#### RECORD SET ####

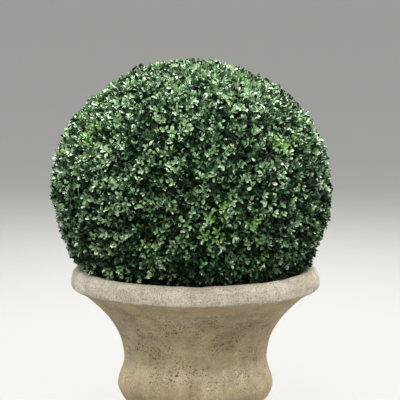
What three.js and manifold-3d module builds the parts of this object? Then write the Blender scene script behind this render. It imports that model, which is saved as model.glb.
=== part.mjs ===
// Box topiary ball in a cast stone urn.
// Millimetres, +Z up, front towards -Y. The origin is the middle of the urn's flat underside.

import * as THREE from 'three';
import { LoftGeometry } from 'three/addons/geometries/LoftGeometry.js';
import { mergeVertices } from 'three/addons/utils/BufferGeometryUtils.js';
import Module from 'manifold-3d';

const wasm = await Module();
wasm.setup();

// ---- driving dimensions -------------------------------------------------------------

const GAP = 0.4; // between pieces that touch
const BEND_REACH = 0.36; // handles of a bend, as a share of its chord

// Headings in the turning plane, in degrees from straight out.
const UP = 90;
const IN = 180;
const DOWN = 270;

const urn = {
  height: 430, // underside of the foot to the crest of the rim
  footRadius: 130,
  footEdge: 27, // height of the foot's upright edge
  footRound: 5,
  neckRadius: 88,
  neckHeight: 94,
  bulgeRadius: 159.5,
  bulgeHeight: 188,
  waistRadius: 146.5,
  waistHeight: 244,
  brimRadius: 240, // the flare ends here, in a crease under the rim
  brimHeight: 387,
  brimArrive: 38,
  lipRadius: 250.5, // the rim's underside runs out to here, then turns up sharply
  lipHeight: 390,
  lipLeave: 20,
  rimRadius: 255, // widest, with a short upright edge
  rimLow: 395.5,
  rimHigh: 402,
  crestRadius: 236,
  mouthRadius: 213,
  mouthHeight: 403,
  bellRadius: 165.6, // inside wall, halfway down the flare
  bellHeight: 343,
  bellHeading: 226,
  boreRadius: 120.5, // inside wall at the waist
  floorRadius: 90,
  floorHeight: 132,
  divisions: 4, // facets along each bend of the outline
  segments: 40, // facets round the axis
};

const soil = {
  top: 388,
  edgeDrop: 5, // the surface falls away towards the urn's wall
  flatRadius: 60, // level round the stem
};

const stem = {
  flareRadius: 27, // root flare, where the stem leaves the soil
  flareHeight: 26,
  flareFade: 0.4, // of its height, for the flare to fall to about a third
  radius: 16,
  forkRadius: 18,
  height: 92, // soil to fork
  lean: [-9, 5], // how far the fork stands off the foot
  steps: 8,
  sides: 10,
};

const boughs = {
  count: 5,
  sway: 0.2, // most that each turns from its even place, in radians
  swayBeat: 5,
  length: 168,
  startRadius: 10,
  tipRadius: 4.5,
  depth: 12, // how far under the fork's top the highest leaves the stem
  stagger: 6, // and each of the others by one more of these
  rise: 34, // degrees above level at the fork
  lift: 26, // degrees more at the tip
  steps: 6,
  sides: 7,
};

const crown = {
  centre: new THREE.Vector3(-7, 0, 592),
  radius: 290,
  halfHeight: 264,
  fullness: 2.2, // 2 is a plain ellipsoid; the lower half is fuller
  drift: 7, // towards +X, down at the underside
  bottom: 399,
  rimGap: 1.5,
  detail: 10, // fineness of the faceted ball
  waves: 24, // swellings and dips left by the shears
  waveHeight: 0.6,
  waveLength: [110, 420],
};

// ---- helpers ------------------------------------------------------------------------

// Repeatable numbers from 0 to 1.
function makeDice(seed) {
  let state = seed;
  return () => {
    state = (Math.imul(state, 1664525) + 1013904223) >>> 0;
    return state / 2 ** 32;
  };
}

function toSolid(geometry) {
  const bare = new THREE.BufferGeometry().setIndex(geometry.index);
  bare.setAttribute('position', geometry.getAttribute('position'));
  const { attributes, index } = mergeVertices(bare, 1e-3);
  return new wasm.Manifold(
    new wasm.Mesh({
      numProp: 3,
      vertProperties: attributes.position.array,
      triVerts: new Uint32Array(index.array),
    }),
  );
}

function toGeometry(solid) {
  const { vertProperties, triVerts } = solid.getMesh();
  const geometry = new THREE.BufferGeometry();
  geometry.setAttribute('position', new THREE.BufferAttribute(vertProperties, 3));
  geometry.setIndex(new THREE.BufferAttribute(triVerts, 1));
  geometry.computeVertexNormals();
  return geometry;
}

function part(name, geometry, color, roughness) {
  const mesh = new THREE.Mesh(geometry, new THREE.MeshStandardMaterial({ color, roughness }));
  mesh.name = name;
  return mesh;
}

// Adds one smooth bend to an outline, from one heading to another.
function bend(path, leave, arrive, radius, height) {
  const start = path.currentPoint.clone();
  const end = new THREE.Vector2(radius, height);
  const reach = BEND_REACH * start.distanceTo(end);
  const [a, b] = [leave, arrive].map(THREE.MathUtils.degToRad);
  path.bezierCurveTo(
    start.x + reach * Math.cos(a),
    start.y + reach * Math.sin(a),
    end.x - reach * Math.cos(b),
    end.y - reach * Math.sin(b),
    end.x,
    end.y,
  );
}

// Turns an outline of radius and height about +Z, whichever way round it was drawn.
function turned(path) {
  const outline = path.getPoints(urn.divisions);
  if (THREE.ShapeUtils.area(outline) < 0) outline.reverse();
  return new THREE.LatheGeometry(outline, urn.segments).rotateX(Math.PI / 2);
}

// ---- urn ----------------------------------------------------------------------------

function addOutside(path) {
  path.lineTo(urn.footRadius - urn.footRound, 0);
  path.lineTo(urn.footRadius, urn.footRound);
  path.lineTo(urn.footRadius, urn.footEdge);
  bend(path, UP, IN, urn.footRadius - 2 * urn.footRound, urn.footEdge + 2 * urn.footRound);
  bend(path, IN, UP, urn.neckRadius, urn.neckHeight);
  bend(path, UP, UP, urn.bulgeRadius, urn.bulgeHeight);
  bend(path, UP, UP, urn.waistRadius, urn.waistHeight);
  bend(path, UP, urn.brimArrive, urn.brimRadius, urn.brimHeight);
  path.lineTo(urn.lipRadius, urn.lipHeight);
  bend(path, urn.lipLeave, UP, urn.rimRadius, urn.rimLow);
  path.lineTo(urn.rimRadius, urn.rimHigh);
  bend(path, UP, IN, urn.crestRadius, urn.height);
  bend(path, IN, DOWN, urn.mouthRadius, urn.mouthHeight);
}

// The inside wall tapers all the way down, so that the casting leaves its core.
function addInside(path, inset) {
  bend(path, DOWN, urn.bellHeading, urn.bellRadius - inset, urn.bellHeight);
  bend(path, urn.bellHeading, DOWN, urn.boreRadius - inset, urn.waistHeight);
  bend(path, DOWN, IN, urn.floorRadius - inset, urn.floorHeight + inset);
  path.lineTo(0, urn.floorHeight + inset);
}

function urnGeometry() {
  const path = new THREE.Path();
  path.moveTo(0, 0);
  addOutside(path);
  addInside(path, 0);
  return turned(path);
}

// ---- soil ---------------------------------------------------------------------------

function soilGeometry() {
  const filling = new THREE.Path();
  filling.moveTo(0, urn.mouthHeight);
  filling.lineTo(urn.mouthRadius - GAP, urn.mouthHeight);
  addInside(filling, GAP);
  const mound = new THREE.Path();
  mound.moveTo(0, 0);
  mound.lineTo(urn.mouthRadius, 0);
  mound.lineTo(urn.mouthRadius, soil.top - soil.edgeDrop);
  mound.lineTo(soil.flatRadius, soil.top);
  mound.lineTo(0, soil.top);
  return toGeometry(toSolid(turned(filling)).intersect(toSolid(turned(mound))));
}

// ---- stem and boughs ----------------------------------------------------------------

const stemFoot = new THREE.Vector3(0, 0, soil.top + GAP);
const fork = stemFoot.clone().add(new THREE.Vector3(...stem.lean, stem.height));

// A round limb: rings on a curve, with the radius as a function of the way along.
function limb(curve, radiusAt, { steps, sides }, grow) {
  const { normals, binormals } = curve.computeFrenetFrames(steps, false);
  const rings = normals.map((normal, i) => {
    const centre = curve.getPointAt(i / steps);
    const radius = radiusAt(i / steps) + grow;
    return Array.from({ length: sides }, (_, j) => {
      const angle = (j / sides) * 2 * Math.PI;
      return centre
        .clone()
        .addScaledVector(normal, radius * Math.cos(angle))
        .addScaledVector(binormals[i], radius * Math.sin(angle));
    });
  });
  return new LoftGeometry(rings, { capStart: true, capEnd: true });
}

// Stands square on the soil, then leans out to the fork.
function stemGeometry(grow) {
  const middle = new THREE.Vector3(stemFoot.x, stemFoot.y, stemFoot.z + stem.height / 2);
  const curve = new THREE.QuadraticBezierCurve3(stemFoot, middle, fork);
  const radiusAt = (t) => {
    const flare = Math.exp((-t * stem.height) / (stem.flareFade * stem.flareHeight));
    const body = THREE.MathUtils.lerp(stem.radius, stem.forkRadius, t ** 2);
    return body + (stem.flareRadius - stem.radius) * flare;
  };
  return limb(curve, radiusAt, stem, grow);
}

// Leaves the stem under its fork and turns up towards its tip.
function boughGeometry(index, grow) {
  const sway = boughs.sway * Math.sin(boughs.swayBeat * index);
  const turn = (index / boughs.count) * 2 * Math.PI + sway;
  const start = fork.clone();
  start.z -= boughs.depth + ((2 * index) % boughs.count) * boughs.stagger;
  const headings = [boughs.rise, boughs.rise + boughs.lift].map(THREE.MathUtils.degToRad);
  const [first, last] = headings.map(
    (up) =>
      new THREE.Vector3(Math.cos(up) * Math.cos(turn), Math.cos(up) * Math.sin(turn), Math.sin(up)),
  );
  const middle = start.clone().addScaledVector(first, boughs.length / 2);
  const tip = middle.clone().addScaledVector(last, boughs.length / 2);
  const curve = new THREE.QuadraticBezierCurve3(start, middle, tip);
  const radiusAt = (t) => THREE.MathUtils.lerp(boughs.startRadius, boughs.tipRadius, t);
  return limb(curve, radiusAt, boughs, grow);
}

// ---- crown --------------------------------------------------------------------------

function makeUnevenness(seed) {
  const dice = makeDice(seed);
  const waves = Array.from({ length: crown.waves }, () => {
    const run = new THREE.Vector3(dice() - 0.5, dice() - 0.5, dice() - 0.5).normalize();
    const length = THREE.MathUtils.lerp(...crown.waveLength, dice());
    return { run: run.multiplyScalar((2 * Math.PI) / length), start: dice() * 2 * Math.PI };
  });
  return (point) =>
    waves.reduce((sum, { run, start }) => sum + Math.sin(point.dot(run) + start), 0) *
    crown.waveHeight;
}

// The clipped ball, before it is cut to fit its neighbours.
function ballGeometry() {
  const unevenness = makeUnevenness(11);
  const geometry = new THREE.IcosahedronGeometry(1, crown.detail);
  const position = geometry.attributes.position;
  const point = new THREE.Vector3();
  for (let i = 0; i < position.count; i++) {
    point.fromBufferAttribute(position, i).normalize();
    const low = Math.max(0, -point.z);
    const level = Math.hypot(point.x, point.y);
    const power = crown.fullness;
    const fuller = point.z < 0 ? (level ** power + low ** power) ** (-1 / power) : 1;
    point.multiply(new THREE.Vector3(crown.radius, crown.radius, crown.halfHeight));
    point.multiplyScalar(fuller);
    const swell = unevenness(point);
    point.setLength(point.length() + swell).add(crown.centre);
    point.x += crown.drift * low;
    position.setXYZ(i, point.x, point.y, point.z);
  }
  return geometry;
}

function crownGeometry() {
  const under = new THREE.BoxGeometry(4 * crown.radius, 4 * crown.radius, 4 * crown.bottom);
  under.translate(0, 0, -crown.bottom);
  const rim = new THREE.Path();
  rim.moveTo(urn.mouthRadius - crown.rimGap, 0);
  rim.lineTo(urn.rimRadius, 0);
  rim.lineTo(urn.rimRadius, urn.height + crown.rimGap);
  rim.lineTo(urn.crestRadius - crown.rimGap, urn.height + crown.rimGap);
  bend(rim, IN, DOWN, urn.mouthRadius - crown.rimGap, urn.mouthHeight + crown.rimGap);
  rim.lineTo(urn.mouthRadius - crown.rimGap, 0);
  let solid = toSolid(ballGeometry());
  for (const cut of [under, turned(rim), stemGeometry(GAP)]) solid = solid.subtract(toSolid(cut));
  for (let i = 0; i < boughs.count; i++) solid = solid.subtract(toSolid(boughGeometry(i, GAP)));
  return toGeometry(solid);
}

// ---- assembly -----------------------------------------------------------------------

const plant = new THREE.Group();
plant.add(part('urn', urnGeometry(), 0xb3a384, 0.85));
plant.add(part('soil', soilGeometry(), 0x3a2a1c, 0.95));
plant.add(part('stem', stemGeometry(0), 0x7a6a52, 0.8));
for (let i = 0; i < boughs.count; i++) {
  const clear = toSolid(boughGeometry(i, 0)).subtract(toSolid(stemGeometry(GAP)));
  plant.add(part(`bough_${i + 1}`, toGeometry(clear), 0x7a6a52, 0.8));
}
plant.add(part('crown', crownGeometry(), 0x2f4a26, 0.6));

export default plant;
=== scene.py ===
"""Box topiary ball in a cast stone urn.

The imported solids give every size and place. Each one is replaced by a finished piece: the urn
by fine cast stone, the soil by crumbly compost, the stem and boughs by limbs with bark, and the
crown by branches, twigs and leafy shoots that grow on from those limbs.
"""

import math

import bmesh
import bpy
import numpy as np
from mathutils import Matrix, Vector, noise
from mathutils.bvhtree import BVHTree


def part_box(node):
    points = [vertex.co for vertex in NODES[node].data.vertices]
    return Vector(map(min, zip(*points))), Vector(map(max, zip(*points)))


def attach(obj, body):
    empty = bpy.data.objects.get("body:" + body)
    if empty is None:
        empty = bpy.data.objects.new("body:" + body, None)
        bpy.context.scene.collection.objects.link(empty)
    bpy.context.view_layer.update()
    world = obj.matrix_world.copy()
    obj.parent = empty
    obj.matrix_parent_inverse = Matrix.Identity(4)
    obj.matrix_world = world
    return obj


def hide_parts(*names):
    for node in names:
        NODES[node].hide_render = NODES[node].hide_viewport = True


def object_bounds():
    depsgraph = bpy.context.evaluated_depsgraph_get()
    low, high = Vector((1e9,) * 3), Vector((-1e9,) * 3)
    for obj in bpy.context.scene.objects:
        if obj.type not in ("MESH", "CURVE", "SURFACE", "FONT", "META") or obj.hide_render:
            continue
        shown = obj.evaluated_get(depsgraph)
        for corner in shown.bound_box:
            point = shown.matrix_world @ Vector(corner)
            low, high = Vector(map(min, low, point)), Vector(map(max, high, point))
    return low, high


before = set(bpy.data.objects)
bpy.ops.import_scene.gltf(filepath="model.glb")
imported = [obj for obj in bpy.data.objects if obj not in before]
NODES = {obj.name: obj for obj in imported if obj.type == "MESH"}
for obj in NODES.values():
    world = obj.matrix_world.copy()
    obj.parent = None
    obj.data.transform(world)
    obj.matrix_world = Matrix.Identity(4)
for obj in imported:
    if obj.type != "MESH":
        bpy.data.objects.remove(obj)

CAD_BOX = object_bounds()
MM = 0.001
SEED = 20260

# ---- sizes, in metres -----------------------------------------------------------------

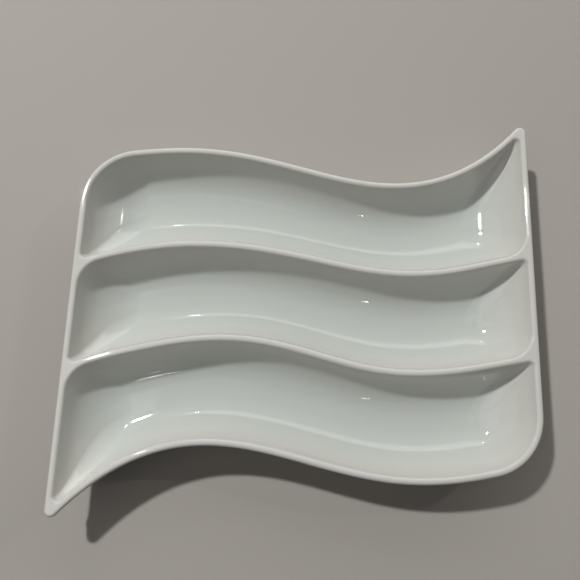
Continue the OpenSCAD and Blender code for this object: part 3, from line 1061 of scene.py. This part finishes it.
class DISH_OT_stage(bpy.types.Operator):
    """Make the pale floor, the lamps, the world and the camera"""

    bl_idname = "dish.stage"
    bl_label = "Stage"

    def execute(self, context):
        stage = context.scene.dish_stage
        bm = bmesh.new()
        bmesh.ops.create_grid(bm, x_segments=1, y_segments=1, size=stage.floor_size / 2)
        mesh = bpy.data.meshes.new("floor")
        bm.to_mesh(mesh)
        bm.free()
        floor = add_object("floor", mesh)
        material, _, shader = new_material("pale_floor")
        shader.inputs["Base Color"].default_value = stage.floor_colour
        shader.inputs["Roughness"].default_value = FLOOR_ROUGHNESS
        floor.data.materials.append(material)

        context.scene.world = studio_world(stage.world_strength, stage.backdrop)
        for lamp in LAMPS:
            add_lamp(lamp + "_lamp", getattr(stage, lamp + "_place"),
                     getattr(stage, lamp + "_size"), getattr(stage, lamp + "_power"))

        data = bpy.data.cameras.new("camera")
        data.lens = stage.camera_lens
        data.sensor_width = SENSOR_WIDTH
        camera = bpy.data.objects.new("camera", data)
        camera.location = stage.camera_place
        camera.rotation_euler = Euler(stage.camera_turn)
        context.scene.collection.objects.link(camera)
        context.scene.camera = camera
        context.scene.view_settings.view_transform = "Standard"
        return {"FINISHED"}


class DISH_PT_panel(bpy.types.Panel):
    """Steps that build the dish, with its sizes and finish"""

    bl_idname = "DISH_PT_panel"
    bl_label = "Divided serving dish"
    bl_space_type = "VIEW_3D"
    bl_region_type = "UI"
    bl_category = "Dish"

    def draw(self, context):
        for operator in STEPS:
            self.layout.operator(operator.bl_idname)
        for name in GROUPS:
            group = getattr(context.scene, name)
            for prop in group.bl_rna.properties:
                if prop.identifier in group.__annotations__:
                    self.layout.prop(group, prop.identifier)


STEPS = (DISH_OT_troughs, DISH_OT_dividers, DISH_OT_rims, DISH_OT_feet, DISH_OT_stage)
GROUPS = {"dish_sizes": DishSizes, "dish_finish": DishFinish, "dish_stage": DishStage}


def register():
    for cls in (*GROUPS.values(), *STEPS, DISH_PT_panel):
        bpy.utils.register_class(cls)
    for name, group in GROUPS.items():
        setattr(bpy.types.Scene, name, bpy.props.PointerProperty(type=group))


def unregister():
    for name in GROUPS:
        delattr(bpy.types.Scene, name)
    for cls in reversed((*GROUPS.values(), *STEPS, DISH_PT_panel)):
        bpy.utils.unregister_class(cls)


def main():
    register()
    bpy.ops.dish.troughs()
    bpy.ops.dish.dividers()
    bpy.ops.dish.rims()
    bpy.ops.dish.feet()
    bpy.ops.dish.stage()


if __name__ == "__main__":
    main()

####

• **GOAL OF THE EXERCISE**: The required output is an exact reproduction of the lines starting at the one that contains "const plant = new THREE.Group();" and ending at the one that contains "depsgraph = bpy.context.evaluated_depsgraph_get()". Both boundary lines belong to it.

• **TASK RESULT**:
const plant = new THREE.Group();
plant.add(part('urn', urnGeometry(), 0xb3a384, 0.85));
plant.add(part('soil', soilGeometry(), 0x3a2a1c, 0.95));
plant.add(part('stem', stemGeometry(0), 0x7a6a52, 0.8));
for (let i = 0; i < boughs.count; i++) {
  const clear = toSolid(boughGeometry(i, 0)).subtract(toSolid(stemGeometry(GAP)));
  plant.add(part(`bough_${i + 1}`, toGeometry(clear), 0x7a6a52, 0.8));
}
plant.add(part('crown', crownGeometry(), 0x2f4a26, 0.6));

export default plant;
=== scene.py ===
"""Box topiary ball in a cast stone urn.

The imported solids give every size and place. Each one is replaced by a finished piece: the urn
by fine cast stone, the soil by crumbly compost, the stem and boughs by limbs with bark, and the
crown by branches, twigs and leafy shoots that grow on from those limbs.
"""

import math

import bmesh
import bpy
import numpy as np
from mathutils import Matrix, Vector, noise
from mathutils.bvhtree import BVHTree


def part_box(node):
    points = [vertex.co for vertex in NODES[node].data.vertices]
    return Vector(map(min, zip(*points))), Vector(map(max, zip(*points)))


def attach(obj, body):
    empty = bpy.data.objects.get("body:" + body)
    if empty is None:
        empty = bpy.data.objects.new("body:" + body, None)
        bpy.context.scene.collection.objects.link(empty)
    bpy.context.view_layer.update()
    world = obj.matrix_world.copy()
    obj.parent = empty
    obj.matrix_parent_inverse = Matrix.Identity(4)
    obj.matrix_world = world
    return obj


def hide_parts(*names):
    for node in names:
        NODES[node].hide_render = NODES[node].hide_viewport = True


def object_bounds():
    depsgraph = bpy.context.evaluated_depsgraph_get()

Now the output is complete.